= RAW DATA =
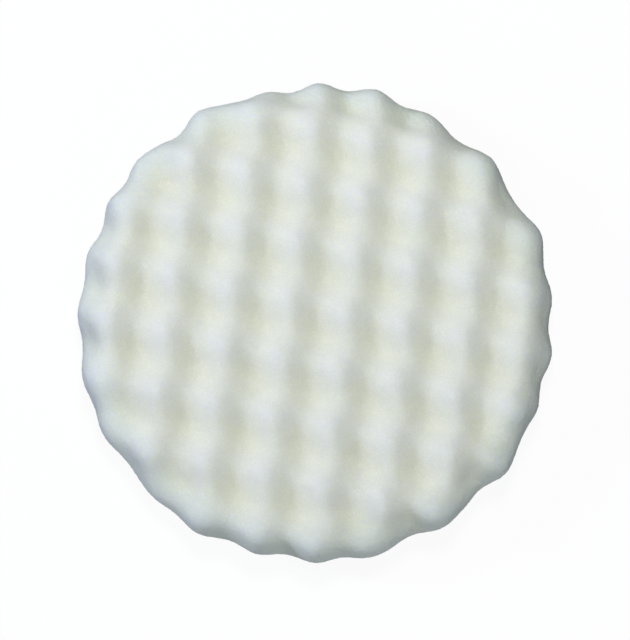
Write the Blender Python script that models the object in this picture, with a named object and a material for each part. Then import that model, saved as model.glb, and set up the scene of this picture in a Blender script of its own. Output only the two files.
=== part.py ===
"""Polishing pad: a waffle foam disc with a recessed hook-and-loop back.

The pad lies on its back, with the waffle face up. Metres, +Z up, and the origin is on the pad's
axis in the plane of the foam's back rim. The layers in the recess are separate discs, stacked
downwards from the floor of the recess: bond film, support disc, bond film, loop fabric.
"""
import math

import bpy

# Driving dimensions, in metres
PAD_RADIUS = 0.1016        # mean radius over the scalloped edge: an 8 inch pad
THICKNESS = 0.032          # back rim to the tops of the waffle
WAFFLE_DEPTH = 0.0076      # hollow to top on the face
PITCH = 0.0249             # from one waffle top to the next, both ways: about an inch
ROW_ANGLE = math.radians(-12.1)      # direction of the rows of tops, from +X
COLUMN_ANGLE = math.radians(82.4)    # direction of the columns of tops, from +X
HOLLOW_OFFSET = (0.0, -0.0072)       # the hollow nearest to the axis
LEAN = 0.15                # how far the tops lean over, as a share of half the depth
LEAN_PHASE = 0.71          # where the leaning ripple peaks, in turns of its wave
CROSS_RIPPLE = 0.045       # the ripple the other way, as a share of half the depth

FACE_FLAT_RADIUS = 0.085   # the face is level out to here, then rolls over
BACK_ROLL_RADIUS = 0.0116  # radius of the roll from the widest ring to the back
RECESS_RADIUS = 0.083      # takes a 6 inch backing plate
RECESS_DEPTH = 0.0107      # back rim to the foam floor of the recess
LIP_BEVEL = 0.0015         # small slope at the mouth of the recess

GAP = 0.0003               # clearance between the layers
FILM_THICKNESS = 0.0004
SUPPORT_THICKNESS = 0.0012
LOOP_THICKNESS = 0.0020
FILM_RADIUS = 0.0790
SUPPORT_RADIUS = 0.0810
LOOP_RADIUS = 0.0815

# Mesh resolution
SECTORS = 6                # the face is six triangular sectors of even triangles
FACE_RINGS = 20            # rings of triangles from the axis to the edge of the level face
TOP_ROLL_RINGS = 6
BACK_ROLL_RINGS = 4
DISC_SEGMENTS = 96

# Values worked out from the dimensions
FACE_LEVEL = THICKNESS - WAFFLE_DEPTH / 2
TOP_ROLL_RADIUS = PAD_RADIUS - FACE_FLAT_RADIUS
WIDEST_LEVEL = FACE_LEVEL - TOP_ROLL_RADIUS
BACK_ROLL_CENTRE = PAD_RADIUS - BACK_ROLL_RADIUS


def waffle(x, y):
    """Height of the waffle at a point of the sheet, about -1 in a hollow and 1 on a top.

    The two crossed waves give the square pattern. The diagonal ripples make the tops lean a
    little to one side, as they do in foam that was pressed and cut between profiled rollers.
    """
    dx = x - HOLLOW_OFFSET[0]
    dy = y - HOLLOW_OFFSET[1]
    spread = math.sin(COLUMN_ANGLE - ROW_ANGLE) * PITCH
    across = (dx * math.sin(COLUMN_ANGLE) - dy * math.cos(COLUMN_ANGLE)) / spread
    along = (dy * math.cos(ROW_ANGLE) - dx * math.sin(ROW_ANGLE)) / spread
    square = -(math.cos(math.tau * across) + math.cos(math.tau * along)) / 2
    lean = LEAN * math.cos(math.tau * (across + along - LEAN_PHASE))
    return square + lean + CROSS_RIPPLE * math.cos(math.tau * (across - along))


def foam_point(turn, radius, level, tilt, sheet_radius):
    """A point of the foam's skin.

    The smooth skin passes through (radius, level) and leans outwards by tilt from the vertical.
    The waffle pushes it in or out, at full depth on the level face, half at the widest ring
    and nothing on the back.
    """
    wave = waffle(sheet_radius * math.cos(turn), sheet_radius * math.sin(turn))
    push = wave * WAFFLE_DEPTH / 2 * math.cos(tilt / 2) ** 2
    out = radius + push * math.sin(tilt)
    return (out * math.cos(turn), out * math.sin(turn), level + push * math.cos(tilt))


def ring_turns(count):
    """Evenly spaced angles round a ring of count vertices."""
    return [math.tau * k / count for k in range(count)]


def sector_triangles(ring, inner_start, outer_start):
    """Triangles between the face's ring and the next one out, sector by sector."""
    inner_count = max(SECTORS * ring, 1)
    outer_count = SECTORS * (ring + 1)
    triangles = []
    for sector in range(SECTORS):
        for k in range(ring + 1):
            inner = inner_start + (sector * ring + k) % inner_count
            outer = outer_start + sector * (ring + 1) + k
            next_outer = outer_start + (sector * (ring + 1) + k + 1) % outer_count
            triangles.append([inner, outer, next_outer])
            if k < ring:
                next_inner = inner_start + (sector * ring + k + 1) % inner_count
                triangles.append([inner, next_outer, next_inner])
    return triangles


def roll_sections():
    """The skin's sections beyond the face, from its border to the back rim.

    Each is (radius, level, tilt, sheet radius), where the sheet radius says which part of the
    flat waffle sheet was rolled to this section.
    """
    sections = []
    for step in range(1, TOP_ROLL_RINGS + 1):
        tilt = math.pi / 2 * step / TOP_ROLL_RINGS
        radius = FACE_FLAT_RADIUS + TOP_ROLL_RADIUS * math.sin(tilt)
        level = WIDEST_LEVEL + TOP_ROLL_RADIUS * math.cos(tilt)
        sections.append((radius, level, tilt, radius))
    for step in range(1, BACK_ROLL_RINGS + 1):
        tilt = math.pi / 2 * (1 + step / BACK_ROLL_RINGS)
        radius = BACK_ROLL_CENTRE + BACK_ROLL_RADIUS * math.sin(tilt)
        level = WIDEST_LEVEL + BACK_ROLL_RADIUS * math.cos(tilt)
        sections.append((radius, level, tilt, 2 * PAD_RADIUS - radius))
    return sections


def foam_mesh():
    """Vertices and faces of the foam: waffle face, rolled edge, back rim and recess."""
    points = [foam_point(0.0, 0.0, FACE_LEVEL, 0.0, 0.0)]
    faces = []
    inner_start = 0
    for ring in range(FACE_RINGS):
        outer_start = len(points)
        radius = FACE_FLAT_RADIUS * (ring + 1) / FACE_RINGS
        for turn in ring_turns(SECTORS * (ring + 1)):
            points.append(foam_point(turn, radius, FACE_LEVEL, 0.0, radius))
        faces += sector_triangles(ring, inner_start, outer_start)
        inner_start = outer_start

    turns = ring_turns(SECTORS * FACE_RINGS)
    last_ring = list(range(inner_start, len(points)))

    def add_ring(ring_points):
        """Join a new ring of points to the last one with a band of triangles."""
        nonlocal last_ring
        ring = list(range(len(points), len(points) + len(ring_points)))
        points.extend(ring_points)
        for k, vertex in enumerate(ring):
            following = (k + 1) % len(ring)
            faces.append([last_ring[k], vertex, ring[following]])
            faces.append([last_ring[k], ring[following], last_ring[following]])
        last_ring = ring

    for section in roll_sections():
        add_ring([foam_point(turn, *section) for turn in turns])
    recess_sections = [
        (RECESS_RADIUS + LIP_BEVEL, 0.0),
        (RECESS_RADIUS, LIP_BEVEL),
        (RECESS_RADIUS, RECESS_DEPTH),
    ]
    for radius, level in recess_sections:
        add_ring([(radius * math.cos(turn), radius * math.sin(turn), level) for turn in turns])
    faces.append(list(reversed(last_ring)))
    return points, faces


def disc_mesh(radius, top, thickness):
    """A flat round layer whose upper face is at the level top."""
    n = DISC_SEGMENTS
    points = []
    for level in (top - thickness, top):
        for turn in ring_turns(n):
            points.append((radius * math.cos(turn), radius * math.sin(turn), level))
    faces = [list(reversed(range(n))), list(range(n, 2 * n))]
    for k in range(n):
        following = (k + 1) % n
        faces.append([k, following, n + following, n + k])
    return points, faces


def make_material(name, colour, roughness):
    """An opaque, non-metallic Principled material."""
    material = bpy.data.materials.new(name)
    material.use_nodes = True
    shader = material.node_tree.nodes["Principled BSDF"]
    shader.inputs["Base Color"].default_value = (*colour, 1.0)
    shader.inputs["Roughness"].default_value = roughness
    shader.inputs["Metallic"].default_value = 0.0
    return material


def make_object(name, mesh_data, material, sharp_degrees):
    """One named solid, shaded smooth except over edges sharper than the given angle."""
    points, faces = mesh_data
    mesh = bpy.data.meshes.new(name)
    mesh.from_pydata(points, [], faces)
    mesh.shade_smooth()
    mesh.set_sharp_from_angle(angle=math.radians(sharp_degrees))
    mesh.materials.append(material)
    piece = bpy.data.objects.new(name, mesh)
    bpy.context.scene.collection.objects.link(piece)
    return piece


def build_foam():
    """The convoluted foam disc, with the recess for the backing plate in its back."""
    material = make_material("foam_white", (0.72, 0.75, 0.68), 0.95)
    make_object("waffle_foam", foam_mesh(), material, 40)


def build_layers():
    """The bonded stack in the recess, from the foam's floor down to the loop face."""
    film = make_material("adhesive_film", (0.80, 0.76, 0.62), 0.45)
    plastic = make_material("support_plastic", (0.78, 0.79, 0.79), 0.50)
    fabric = make_material("loop_white", (0.83, 0.83, 0.81), 0.90)
    layers = [
        ("foam_bond", FILM_RADIUS, FILM_THICKNESS, film),
        ("support_disc", SUPPORT_RADIUS, SUPPORT_THICKNESS, plastic),
        ("loop_bond", FILM_RADIUS, FILM_THICKNESS, film),
        ("loop_fabric", LOOP_RADIUS, LOOP_THICKNESS, fabric),
    ]
    top = RECESS_DEPTH
    for name, radius, thickness, material in layers:
        top -= GAP
        make_object(name, disc_mesh(radius, top, thickness), material, 30)
        top -= thickness


def main():
    for old in list(bpy.data.objects):
        bpy.data.objects.remove(old, do_unlink=True)
    build_foam()
    build_layers()


main()
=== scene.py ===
import math

import bpy
import numpy as np
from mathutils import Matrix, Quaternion, Vector, noise


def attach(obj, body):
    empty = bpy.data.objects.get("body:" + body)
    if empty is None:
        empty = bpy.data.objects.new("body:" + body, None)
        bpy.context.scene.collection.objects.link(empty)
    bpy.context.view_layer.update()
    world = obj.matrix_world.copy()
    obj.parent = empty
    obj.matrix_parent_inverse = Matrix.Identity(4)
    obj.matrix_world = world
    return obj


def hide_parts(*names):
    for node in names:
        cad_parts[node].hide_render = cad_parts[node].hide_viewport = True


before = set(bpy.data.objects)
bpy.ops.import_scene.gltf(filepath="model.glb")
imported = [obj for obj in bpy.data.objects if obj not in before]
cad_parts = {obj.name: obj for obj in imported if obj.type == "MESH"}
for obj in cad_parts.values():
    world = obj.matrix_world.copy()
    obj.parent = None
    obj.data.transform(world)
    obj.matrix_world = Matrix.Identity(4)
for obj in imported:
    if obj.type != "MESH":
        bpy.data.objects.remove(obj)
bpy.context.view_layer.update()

# The foam disc, as the CAD model has it, in metres
PAD_RADIUS = 0.1016
THICKNESS = 0.032
WAFFLE_DEPTH = 0.0076
PITCH = 0.0249
ROW_ANGLE = math.radians(-12.1)
COLUMN_ANGLE = math.radians(82.4)
HOLLOW_OFFSET = (0.0, -0.0072)
LEAN = 0.15
LEAN_PHASE = 0.71
CROSS_RIPPLE = 0.045
FACE_FLAT_RADIUS = 0.085
BACK_ROLL_RADIUS = 0.0116
RECESS_RADIUS = 0.083
RECESS_DEPTH = 0.0107
LIP_BEVEL = 0.0015
FACE_LEVEL = THICKNESS - WAFFLE_DEPTH / 2
TOP_ROLL_RADIUS = PAD_RADIUS - FACE_FLAT_RADIUS
WIDEST_LEVEL = FACE_LEVEL - TOP_ROLL_RADIUS
BACK_ROLL_CENTRE = PAD_RADIUS - BACK_ROLL_RADIUS

# Resolution of the foam's skin
SECTORS = 6
FACE_RINGS = 120
TOP_ROLL_RINGS = 33
BACK_ROLL_RINGS = 22
RIM_RINGS = 6
BEVEL_RINGS = 2
WALL_RINGS = 9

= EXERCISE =
In the listing above, reproduce the first line and each one after it through the line that contains "way, as a share of half the depth".

= TASK RESPONSE =
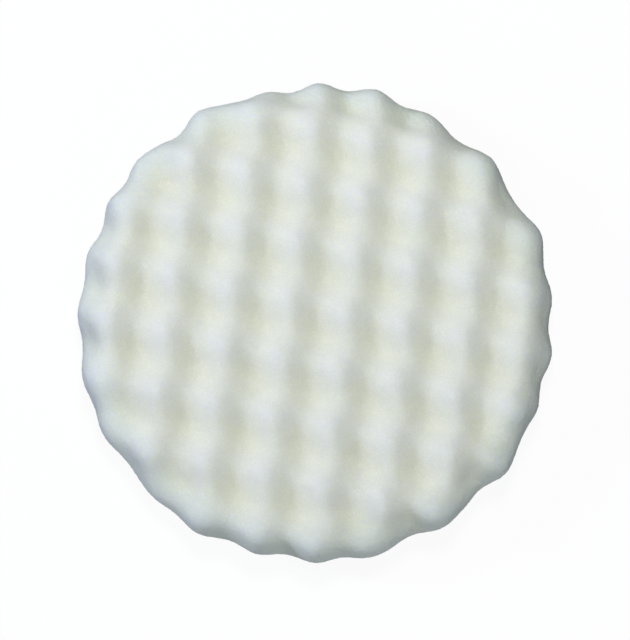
Write the Blender Python script that models the object in this picture, with a named object and a material for each part. Then import that model, saved as model.glb, and set up the scene of this picture in a Blender script of its own. Output only the two files.
=== part.py ===
"""Polishing pad: a waffle foam disc with a recessed hook-and-loop back.

The pad lies on its back, with the waffle face up. Metres, +Z up, and the origin is on the pad's
axis in the plane of the foam's back rim. The layers in the recess are separate discs, stacked
downwards from the floor of the recess: bond film, support disc, bond film, loop fabric.
"""
import math

import bpy

# Driving dimensions, in metres
PAD_RADIUS = 0.1016        # mean radius over the scalloped edge: an 8 inch pad
THICKNESS = 0.032          # back rim to the tops of the waffle
WAFFLE_DEPTH = 0.0076      # hollow to top on the face
PITCH = 0.0249             # from one waffle top to the next, both ways: about an inch
ROW_ANGLE = math.radians(-12.1)      # direction of the rows of tops, from +X
COLUMN_ANGLE = math.radians(82.4)    # direction of the columns of tops, from +X
HOLLOW_OFFSET = (0.0, -0.0072)       # the hollow nearest to the axis
LEAN = 0.15                # how far the tops lean over, as a share of half the depth
LEAN_PHASE = 0.71          # where the leaning ripple peaks, in turns of its wave
CROSS_RIPPLE = 0.045       # the ripple the other way, as a share of half the depth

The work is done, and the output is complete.